:: DATASET EXCERPT ::
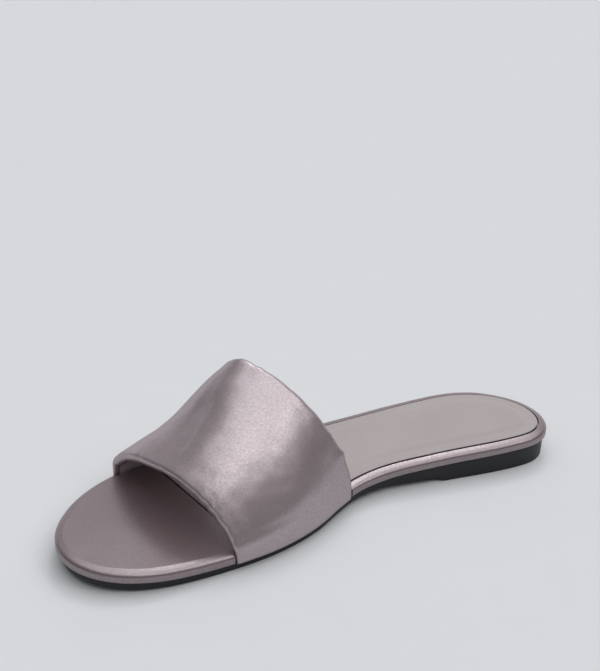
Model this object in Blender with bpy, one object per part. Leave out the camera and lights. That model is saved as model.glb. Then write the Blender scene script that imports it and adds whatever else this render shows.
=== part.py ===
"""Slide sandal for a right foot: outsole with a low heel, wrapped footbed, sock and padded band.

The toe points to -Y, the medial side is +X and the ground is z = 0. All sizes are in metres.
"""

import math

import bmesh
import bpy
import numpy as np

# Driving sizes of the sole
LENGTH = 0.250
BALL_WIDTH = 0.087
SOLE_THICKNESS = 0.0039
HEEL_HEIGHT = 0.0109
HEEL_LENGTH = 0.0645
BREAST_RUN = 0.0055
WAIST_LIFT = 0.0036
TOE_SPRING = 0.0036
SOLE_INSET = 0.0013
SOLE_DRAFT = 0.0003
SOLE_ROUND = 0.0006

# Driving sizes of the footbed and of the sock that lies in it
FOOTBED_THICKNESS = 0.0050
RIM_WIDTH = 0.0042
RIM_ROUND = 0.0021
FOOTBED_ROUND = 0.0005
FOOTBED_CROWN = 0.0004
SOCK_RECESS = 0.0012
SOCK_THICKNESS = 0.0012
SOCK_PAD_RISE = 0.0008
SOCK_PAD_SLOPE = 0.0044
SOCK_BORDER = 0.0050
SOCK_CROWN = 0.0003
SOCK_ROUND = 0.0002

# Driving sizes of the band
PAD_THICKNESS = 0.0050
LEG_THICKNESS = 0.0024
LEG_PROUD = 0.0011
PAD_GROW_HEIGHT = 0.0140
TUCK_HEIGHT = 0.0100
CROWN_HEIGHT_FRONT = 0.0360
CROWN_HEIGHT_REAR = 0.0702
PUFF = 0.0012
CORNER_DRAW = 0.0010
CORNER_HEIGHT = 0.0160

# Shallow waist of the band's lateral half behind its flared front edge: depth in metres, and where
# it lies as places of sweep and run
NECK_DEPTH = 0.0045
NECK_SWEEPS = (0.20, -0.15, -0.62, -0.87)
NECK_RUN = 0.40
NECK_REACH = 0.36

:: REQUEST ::
Return exactly the opening lines of the listing above, ending with the line that has "and padded band.".

:: SOLUTION BELOW ::
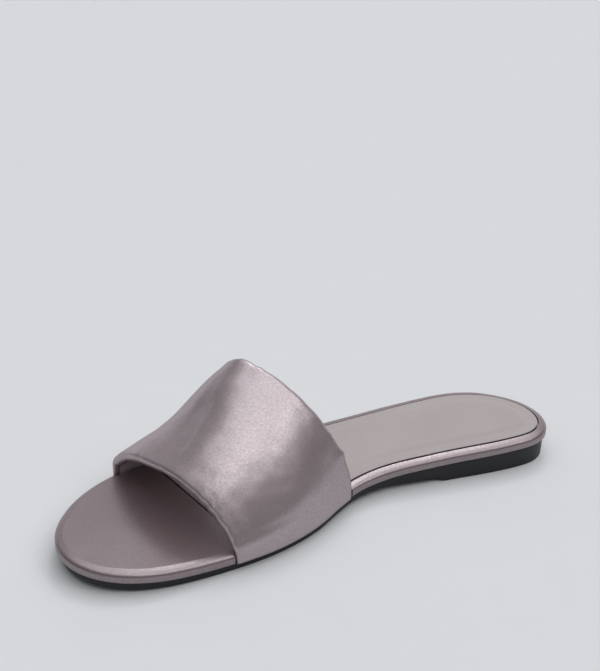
Model this object in Blender with bpy, one object per part. Leave out the camera and lights. That model is saved as model.glb. Then write the Blender scene script that imports it and adds whatever else this render shows.
=== part.py ===
"""Slide sandal for a right foot: outsole with a low heel, wrapped footbed, sock and padded band.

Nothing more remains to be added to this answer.